Vette News - Mid-Engine Spied

Is It The Zora?

It looks like all the rumors are about to prove true: a very early test mule for what appears to be a large mid-engined car has been spotted testing near a General Motors Company facility in the U.S.

Several images posted on Car and Driver show the test mule whose body has been composed from several vehicles, including a Holden Commodore Ute for the front and rear sections and what looks like the current C7 Corvette's mid-section. Of course, hidden behind the two-seat cabin is likely to be a V-8 powerplant.

The test mule's sighting comes just months after new rumors emerged suggesting that the next-generation Corvette, the C8, would be moving to a mid-engine platform. But while the C8 isn't due until the end of the decade, a car riding on its platform may appear much sooner than that.

Test-mule for mid-engined Chevrolet Corvette spy shots - Image via Car and Driver.

We're talking about a successor for the Corvette ZR1, which reports suggest may be launched as early as the 2017 model year and sport a price tag of around $150,000. This means that while it's technically a C8, the ZR1 successor will be sold alongside the current C7 Corvette for its first years on the market. Eventually, the C7 Corvette will be replaced by the new C8 Corvette, with all the variants being based on the mid-engine platform. Yes, even the base 'Vette.

The reason for the platform's quick gestation is because GM reportedly started working on a mid-engine Corvette prior to its bankruptcy in 2009, and current Corvette chief engineer Tadge Juechter is said to be one of the key people involved in the original project. We also hear that the basis for the new platform will be the C7 Corvette's aluminum spaceframe structure rather than a completely all-new design.
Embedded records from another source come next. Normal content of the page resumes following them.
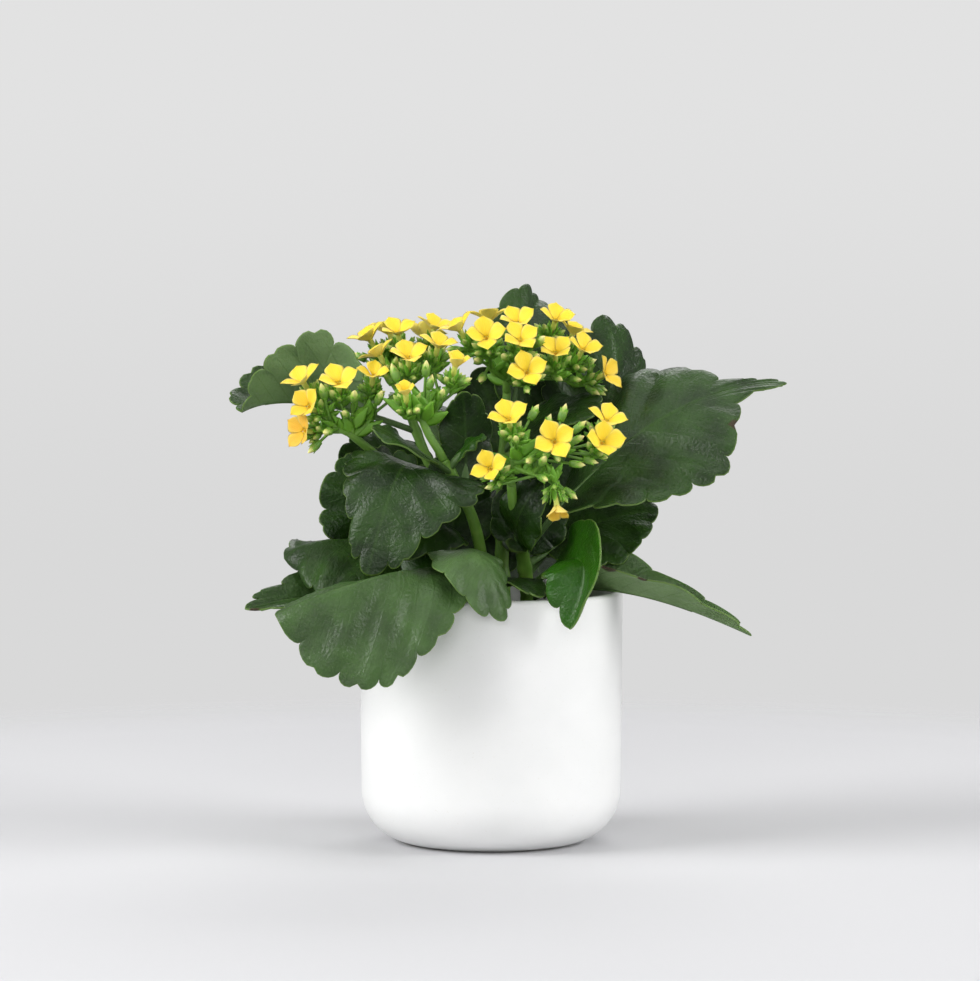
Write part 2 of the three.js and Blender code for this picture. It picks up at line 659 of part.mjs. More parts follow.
        half: 32, left: [-8, 20], right: [-8, 20], columns: 1 },
      { name: "back_high", z: 144, bend: [21, 52, 182], tip: [30, 66, 182], up: [0.04, 0.5, 0.87],
        half: 27, left: [-8, 20], right: [-6, 20], columns: 1 },
      { name: "back_centre", z: 157, bend: [5, 27, 187], tip: [-6, 21, 215], up: [-0.1, -0.95, 0.29],
        half: 21, left: [-4, 20], right: [-7, 20], columns: 1 },
    ],
  },
  shoot_back_left: {
    stems: [
      [[-14, 18, 107], [-16, 18, 130], [-22, 16, 155], [-31, 14, 178], [-37, 14, 194]],
    ],
    leaves: [
      { name: "far_left", z: 186, bend: [-91, 16, 208], tip: [-113, -5, 196], up: [0.26, 0.24, 0.93],
        half: 34, rightShare: 0.98, stalk: 0.17, skew: 0.15, point: 0.13, left: [-58, -68],
        right: [-8, -85] },
      { name: "back_left_low", z: 122, bend: [-42, 55, 150], tip: [-62, 72, 112], up: [-0.41, 0.41, 0.82],
        half: 34, columns: 1 },
      { name: "back_middle", z: 150, bend: [-27, 48, 195], tip: [-32, 64, 198], up: [0, 0.65, 0.76],
        half: 26, left: [-8, 20], right: [-8, 20], columns: 1 },
      { name: "back_left_high", z: 138, bend: [-45, 28, 168], tip: [-70, 28, 176], up: [-0.1, -0.75, 0.65],
        half: 25, left: [-8, 20], right: [-8, 20], columns: 1 },
    ],
  },
};

// ---- Flower heads ----

// Each head grows on from the end of one of a shoot's stems. A bloom is given by its throat and the way
// it faces.
const HEADS = {
  head_a: {
    shoot: "shoot_left", through: [[-57, -21, 182], [-64, -25, 188]],
    branches: [[-72, -28, 193], [-62, -27, 197], [-52, -24, 197]],
    blooms: [
      { at: [-84, -24, 210], face: [-0.5, -0.3, 0.8] },
      { at: [-68, -31, 210], face: [0, -0.6, 0.8], spin: 0.4 },
      { at: [-53, -26, 213], face: [0.1, -0.5, 0.85], size: 0.8 },
      { at: [-81, -35, 200], face: [-0.5, -0.75, 0.45], spin: 0.3, size: 0.9 },
      { at: [-83, -32, 189], face: [-0.7, -0.7, 0.1], spin: 0.3, size: 0.9 },
    ],
    buds: [
      [-61, -38, 205], [-65, -36, 197], [-73, -38, 189], [-79, -34, 182], [-43, -24, 204],
      [-57, -20, 206], [-75, -36, 207], [-50, -32, 204],
    ],
  },
  head_b: {
    shoot: "shoot_centre", through: [[-28, -35, 188], [-31, -35, 195]],
    branches: [[-40, -33, 202], [-30, -32, 204], [-22, -30, 203]],
    blooms: [
      { at: [-50, -17, 222], face: [-0.5, 0, 0.85], size: 0.9 },
      { at: [-37, -26, 221], face: [0, -0.5, 0.85], spin: 0.3 },
      { at: [-24, -22, 226], face: [0.2, -0.3, 0.9], size: 0.9 },
      { at: [-38, -42, 206], face: [-0.1, -0.5, 0.85], size: 0.6, lift: 60 },
      { at: [-16, -34, 218], face: [0.2, -0.3, 0.9], size: 0.75, lift: 55 },
    ],
    buds: [
      [-29, -37, 217], [-33, -45, 199], [-43, -31, 215], [-27, -36, 211], [-12, -30, 210],
      [-22, -42, 206], [-18, -24, 212], [-46, -24, 212],
    ],
  },
  head_c: {
    shoot: "shoot_back", through: [[7, 7, 206], [7, 4, 212]],
    branches: [[-2, -6, 218], [12, -10, 218], [26, -6, 218], [34, 0, 214]],
    blooms: [
      { at: [-2, -22, 230], face: [-0.1, -0.75, 0.65], spin: 0.1 },
      { at: [-14, -4, 233], face: [-0.5, -0.2, 0.85], size: 0.9 },
      { at: [-1, 3, 237], face: [0, 0.1, 1] },
      { at: [12, -8, 236], face: [0, -0.5, 0.85], spin: 0.5, size: 0.95 },
      { at: [29, -2, 237], face: [0.25, -0.5, 0.85], spin: 0.2, size: 0.9 },
      { at: [13, -24, 229], face: [0.1, -0.7, 0.7], size: 0.9, spin: 0.6 },
      { at: [37, 4, 231], face: [0.3, -0.1, 0.9], size: 0.85 },
      { at: [29, -20, 223], face: [0, -0.6, 0.8], size: 0.9, spin: 0.7 },
      { at: [41, -9, 224], face: [0.4, -0.5, 0.75], spin: 0.3, size: 0.9 },
      { at: [51, -8, 213], face: [0.8, -0.4, 0.4], size: 0.9 },
      { at: [16, -30, 215], face: [0.1, -0.85, 0.5], spin: 0.4 },
    ],
    buds: [
      [22, -24, 229], [6, -26, 222], [38, -10, 211], [46, -6, 206], [-6, -20, 220], [30, -14, 212],
      [-4, -16, 212], [20, -26, 222], [44, 4, 218], [4, 8, 226], [16, 6, 226],
    ],
  },
  head_d: {
    shoot: "shoot_right", through: [[9, -49, 172], [9, -51, 178]],
    branches: [[20, -52, 180], [32, -52, 182], [12, -50, 186], [24, -56, 171]],
    blooms: [
      { at: [8, -54, 195], face: [-0.1, -0.6, 0.8], spin: 0.3 },
      { at: [28, -64, 186], face: [0, -0.9, 0.45], spin: 0.5 },
      { at: [51, -46, 194], face: [0.3, -0.5, 0.8], size: 0.9 },
      { at: [49, -57, 185], face: [0.3, -0.8, 0.5], spin: 0.3 },
      { at: [0, -63, 174], face: [-0.3, -0.85, 0.45], size: 0.85, spin: 0.1 },
      { at: [29, -65, 158], face: [0.1, -0.4, -0.9], size: 0.7, lift: 50 },
    ],
    buds: [
      [19, -46, 198], [32, -48, 198], [39, -52, 192], [38, -61, 187], [11, -62, 187], [17, -63, 178],
      [23, -66, 178], [23, -65, 170], [35, -60, 163], [44, -54, 177], [38, -60, 176], [25, -50, 194],
      [1, -56, 166],
    ],
  },
  head_e: {
    shoot: "shoot_back_left", through: [[-39, 14, 202], [-41, 14, 209]],
    branches: [[-49, 14, 214], [-33, 12, 214]],
    blooms: [
      { at: [-55, 10, 228], face: [-0.5, -0.2, 0.85] },
      { at: [-46, 20, 230], face: [-0.1, 0.3, 0.95] },
      { at: [-42, 3, 231], face: [-0.1, -0.45, 0.88], spin: 0.5, size: 0.9 },
      { at: [-26, 8, 233], face: [0.25, -0.2, 0.95], spin: 0.3, size: 0.9 },
      { at: [-30, 24, 228], face: [0.2, 0.5, 0.85] },
    ],
    buds: [
      [-42, 12, 226], [-36, 20, 224], [-60, 20, 220], [-22, 16, 220], [-46, 30, 220],
    ],
  },
  head_f: {
    shoot: "shoot_back", stem: 1, through: [[22, 35, 182], [24, 38, 188]],
    branches: [[16, 44, 194], [32, 42, 194]],
    blooms: [
      { at: [10, 48, 207], face: [-0.4, 0.3, 0.85] },
      { at: [24, 58, 205], face: [0.1, 0.65, 0.75], spin: 0.4 },
      { at: [27, 38, 211], face: [0.1, -0.1, 1], spin: 0.2 },
      { at: [42, 48, 206], face: [0.5, 0.3, 0.8] },
    ],
    buds: [
      [19, 42, 209], [35, 52, 206], [14, 56, 200], [40, 58, 198],
    ],
  },
};

// ---- Assembly ----

const material = (name, color, roughness) =>
  new THREE.MeshStandardMaterial({ name, color, roughness, metalness: 0 });

const assembly = new THREE.Group();
assembly.name = "potted_kalanchoe";

function addPart(name, geometry, look) {
  const mesh = new THREE.Mesh(geometry, material(`${name}_${look.name}`, look.color, look.roughness));
  mesh.name = name;
  assembly.add(mesh);
}

const LOOKS = {
  ceramic: { name: "white_glaze", color: "#f1f1ef", roughness: 0.4 },
  soil: { name: "soil", color: "#2f241b", roughness: 0.95 },
  leaf: { name: "leaf_green", color: "#2f4f2b", roughness: 0.5 },
  stalk: { name: "stalk_green", color: "#6d9c37", roughness: 0.55 },
  petal: { name: "petal_yellow", color: "#f4cf1c", roughness: 0.6 },
};

addPart("pot", potGeometry(), LOOKS.ceramic);
addPart("soil", soilGeometry(Object.values(SHOOTS).map((shoot) => shoot.stems[0][0])), LOOKS.soil);
for (const [name, shoot] of Object.entries(SHOOTS))
  addPart(name, geometryOfSolid(fuse(shootGeometries(shoot))), LOOKS.leaf);
for (const [name, head] of Object.entries(HEADS)) {
  const [below, end] = SHOOTS[head.shoot].stems[head.stem ?? 0].slice(-2).map(vec);
  const along = end.clone().sub(below).normalize();
  const start = [JOINT_GAP, 5].map((distance) => end.clone().addScaledVector(along, distance).toArray());
  const whole = { ...head, stem: [...start, ...head.through], radii: [STEM.topRadius, HEAD.topRadius] };
  addPart(name, geometryOfSolid(fuse(headGeometries(whole))), LOOKS.stalk);
  const blooms = name.replace("head", "bloom");
  head.blooms.forEach((bloom, i) => addPart(`${blooms}_${i + 1}`, bloomGeometry(bloom), LOOKS.petal));
}

export default assembly;
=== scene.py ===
"""The looks of a potted kalanchoe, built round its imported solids.

The classes below hold their sizes in millimetres unless they say otherwise, in the frame of the
part: +Z up, the origin at the middle of the pot's foot, the plant's front facing -Y.
"""

from __future__ import annotations

import logging
import math
from dataclasses import dataclass, field
from enum import Enum
from typing import Any, ClassVar, Iterable, Sequence, Union

import bpy
import numpy as np
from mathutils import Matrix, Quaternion, Vector, noise


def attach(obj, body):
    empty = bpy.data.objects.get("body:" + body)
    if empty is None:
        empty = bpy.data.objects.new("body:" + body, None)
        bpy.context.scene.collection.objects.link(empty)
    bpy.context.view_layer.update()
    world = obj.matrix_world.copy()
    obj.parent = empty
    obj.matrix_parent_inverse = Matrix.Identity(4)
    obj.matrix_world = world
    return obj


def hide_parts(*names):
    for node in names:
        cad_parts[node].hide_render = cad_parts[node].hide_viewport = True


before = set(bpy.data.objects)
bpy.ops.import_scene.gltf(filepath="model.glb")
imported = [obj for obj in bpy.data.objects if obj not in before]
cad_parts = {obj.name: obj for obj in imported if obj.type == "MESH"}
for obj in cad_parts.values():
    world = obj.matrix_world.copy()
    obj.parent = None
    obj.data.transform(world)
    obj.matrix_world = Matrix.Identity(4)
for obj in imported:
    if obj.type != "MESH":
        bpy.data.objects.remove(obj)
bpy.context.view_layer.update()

MM = 0.001
QUARTER = math.pi / 2
HEAD_SEED = 40
BLOOM_SEEDS = 1000
log = logging.getLogger("kalanchoe")

Point = tuple[float, float, float]
Faces = list[tuple[int, ...]]
Operand = Union["Wire", float]
Tint = Union["Wire", str]


class Slot(Enum):
    """The material slots."""

    CERAMIC = "ceramic"
    SOIL = "soil"
    LEAF = "leaf"
    STALK = "stalk"
    PETAL = "petal"


# ---- Numbers and curves ----


def smooth(value: np.ndarray, low: float, high: float) -> np.ndarray:
    """Steps evenly and softly from 0 at low to 1 at high.

    Args:
        value: Where to read the step.
        low: Where it starts.
        high: Where it ends.

    Returns:
        The step's height at each value.
    """
    share = np.clip((np.asarray(value, float) - low) / (high - low), 0, 1)
    return share * share * (3 - 2 * share)


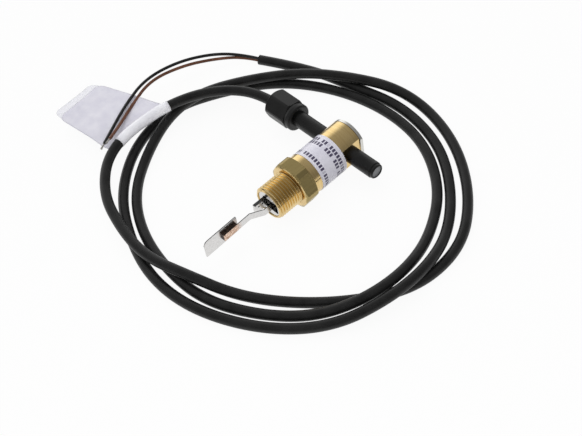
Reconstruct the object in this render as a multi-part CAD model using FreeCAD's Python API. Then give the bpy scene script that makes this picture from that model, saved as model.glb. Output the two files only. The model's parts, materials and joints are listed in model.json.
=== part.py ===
import FreeCAD, Part
import math
import os

V = FreeCAD.Vector
os.makedirs("parts", exist_ok=True)

# Paddle flow switch, in millimetres. +X is the axis of the brass body and points out of the
# process thread along the paddle. +Y is the axis of the reed tube and points to its free end.
# The origin is on the body's axis in the sealing face of the hexagon.
# The switch lies on a flat of its hexagon, so the floor is half the flats below the axis.

# ---- brass body ----
thread_radius = 20.955 / 2          # G 1/2, major radius
thread_length = 16.5
thread_undercut = 1.0
undercut_radius = 9.3
thread_chamfer = 1.1
hex_flats = 27.0
hex_length = 9.5
hex_corner_radius = 14.8            # the hexagon's corners are turned off to this radius
hex_face_radius = 12.8              # circle left by the chamfer on each end face
hex_chamfer_angle = 30.0            # between the chamfer and the end face
gasket_recess_radius = 10.9         # clears the thread, so a gasket ring passes over it
gasket_recess_depth = 0.3
cut_margin = 1.0                    # by which cutting tools run past the surface
barrel_radius = 12.7
barrel_length = 37.5                # from the hexagon to the rear face of the brass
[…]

But why rock the boat with such a dramatic change to the Corvette formula? Apparently the front engine, rear-wheel-drive layout is reaching its limits in cars like the 2015 Corvette Z06. Also, the Alpha-based 2016 Camaro may end up lighter than the C7 Corvette, giving it the performance edge over its bigger brother. Thus, to help separate future Corvettes from the Camaro, including the ZR1 successor, a more exotic design was required. This change will also help the C8 Corvette become a semi-exotic halo model for Chevrolet worldwide, a bit like the NSX for Acura/Honda and the R8 for Audi.

A small-block V-8 is expected to remain the powertrain of choice for the ZR1 successor-it's an exotic but not that kind of exotic-and there's a strong possibility it will come with a single transmission: a seven-speed dual-clutch. By the time regular C8 Corvettes arrive, however, a manual transmission should also be available. We could also see the ZR1 successor adopt hybrid technology to ensure it can keep up in the technology stakes against its German and Japanese rivals.

Finally, the Zora name may feature in the car's full title. The usage would serve as a tribute to Corvette father Zora Arkus-Duntov, a huge fan of the mid-engine layout, and we know GM recently trademarked it.